Leena Chennuru Vankadara
University College London
Title: Towards a theory of scaling in deep learning
Time and Location: Day 4, 2:30 PM, MPH Lecture Hall, Max-Planck-Ring 6
Abstract
Scale plays a central role in modern deep learning, where increasing model size, data, and compute often produces regular improvements in performance, but can also bring models into qualitatively different regimes. Yet, these gains are not determined by size alone: whether larger models perform well depends crucially on how models and training procedures are scaled. In this talk, I will discuss scaling theory as a principled framework for studying these questions. I will focus on scaling limits as a natural lens for large-scale learning, showing how they help us derive principled scaling rules while shedding light on the empirical behavior of practical, finite-width networks.
Fanny Yang
ETH Zurich
Title: On the sample complexity of semi-supervised multi-objective learning
Time and Location: Day 3, 10:30 AM, MPH Lecture Hall, Max-Planck-Ring 6
Abstract
In multi-objective learning (MOL), several possibly competing prediction tasks must be solved jointly by a single model.
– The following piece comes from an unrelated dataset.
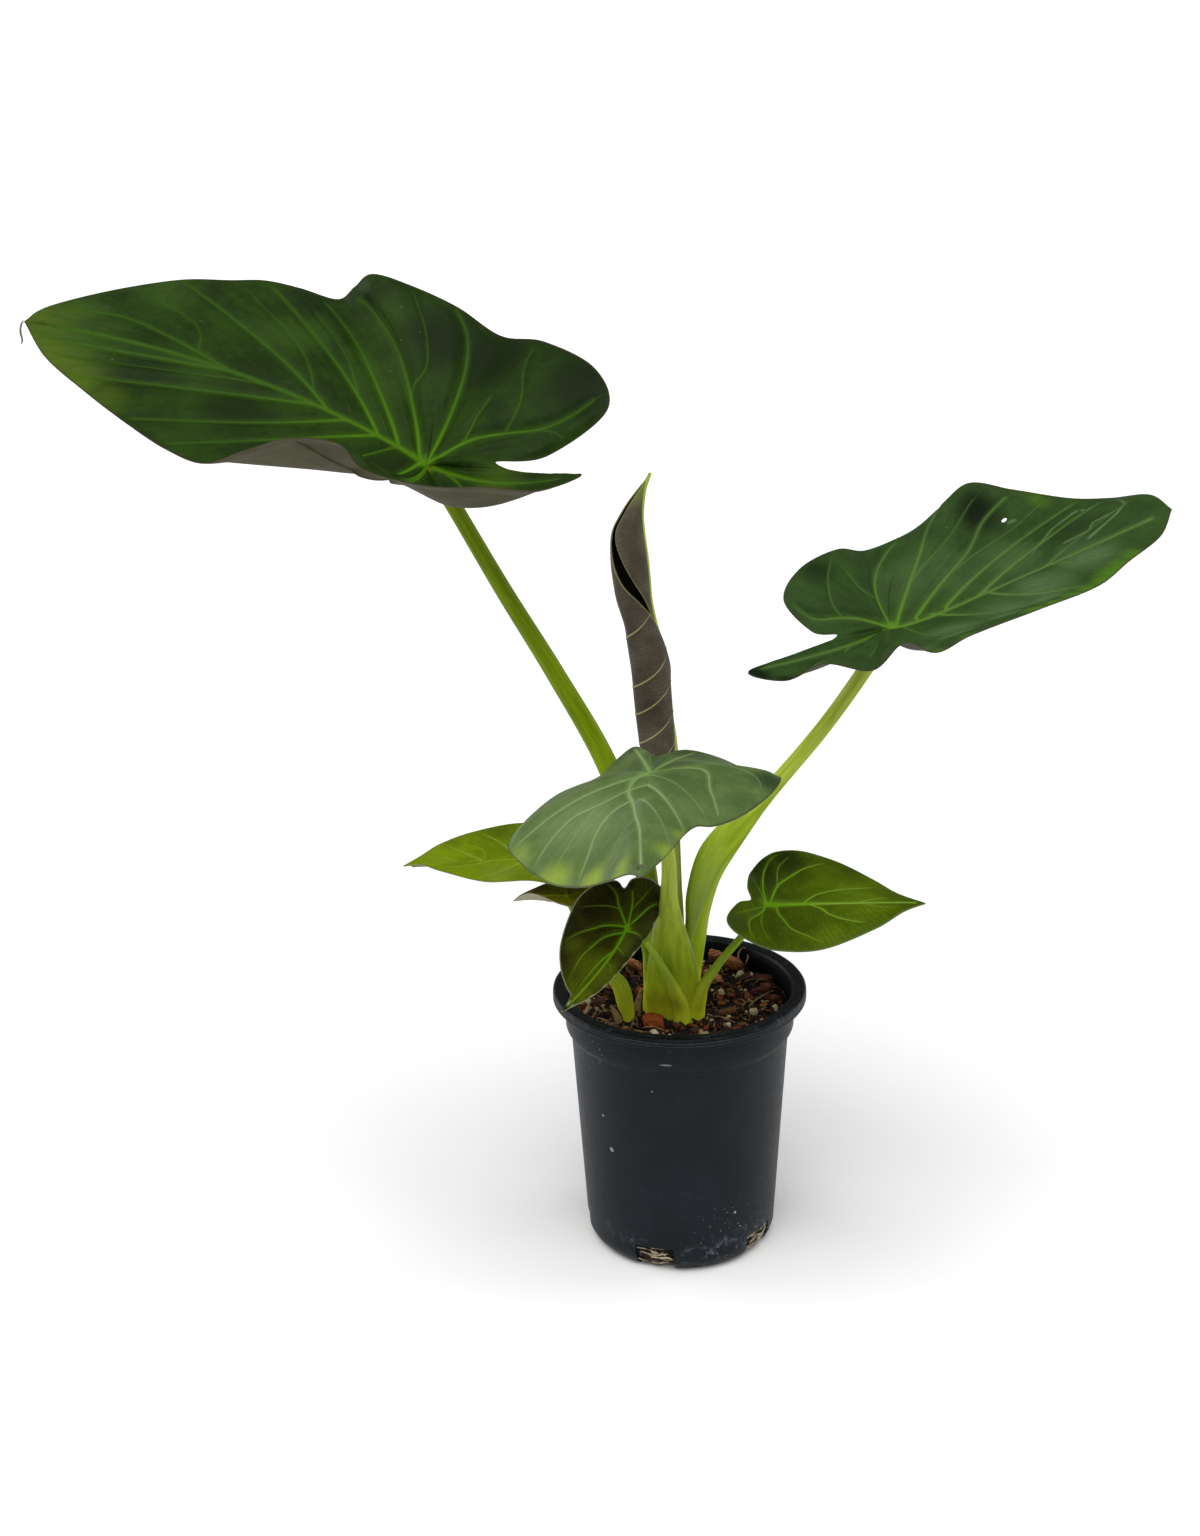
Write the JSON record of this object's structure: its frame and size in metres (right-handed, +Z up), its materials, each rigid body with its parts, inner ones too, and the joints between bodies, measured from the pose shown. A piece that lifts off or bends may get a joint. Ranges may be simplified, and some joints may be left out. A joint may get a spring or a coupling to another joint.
{
  "type": "potted plant",
  "caption": "Potted alocasia: dark shield-shaped leaves with pale veins on long bare stalks and a rolled new leaf, in a plain black nursery pot of bark mix.",
  "frame": {"origin": "centre of the pot's underside, on the surface it stands on", "axes": "+Z up, -Y towards the viewer of the picture, +X to the right"},
  "size_m": [0.7183, 0.387, 0.6219],
  "materials": {
    "pot_plastic": "satin, dusty",
    "bark_mix": "rough, moist",
    "root": "matte",
    "stalk": "satin",
    "leaf": "satin",
    "rolled_leaf": "matte",
    "dry_sheath": "matte"
  },
  "bodies": {
    "root": {"pot": "pot_plastic", "potting_mix": "bark_mix", "rootstock": "root", "leaf_upper_left_stalk": "stalk", "leaf_upper_right_stalk": "stalk", "leaf_front_stalk": "stalk", "leaf_rolled_stalk": "stalk", "leaf_low_front_stalk": "stalk", "leaf_low_right_stalk": "stalk", "leaf_left_stalk": "stalk", "leaf_offset_stalk": "stalk", "leaf_upper_left_blade": "leaf", "leaf_upper_right_blade": "leaf", "leaf_front_blade": "leaf", "leaf_low_front_blade": "leaf", "leaf_low_right_blade": "leaf", "leaf_left_blade": "leaf", "leaf_offset_blade": "leaf", "leaf_rolled_blade": "rolled_leaf", "dry_scale_left": "dry_sheath", "dry_scale_right": "dry_sheath"}
  },
  "joints": []
}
Achieving good trade-offs may require a model class G with larger capacity than what is necessary for solving the individual tasks. This, in turn, increases the statistical cost, as reflected in known MOL bounds that depend on the complexity of G. We show that this cost is unavoidable for some losses, even in an idealized semi-supervised setting, where the learner has access to the Bayes-optimal solutions for the individual tasks as well as the marginal distributions over the covariates. On the other hand, for objectives defined with Bregman losses, we prove that the complexity of G may come into play only in terms of unlabeled data. Concretely, we establish sample complexity upper bounds, showing precisely when and how unlabeled data can significantly alleviate the need for labeled data. These rates are achieved by a simple, semi-supervised algorithm via pseudo-labeling.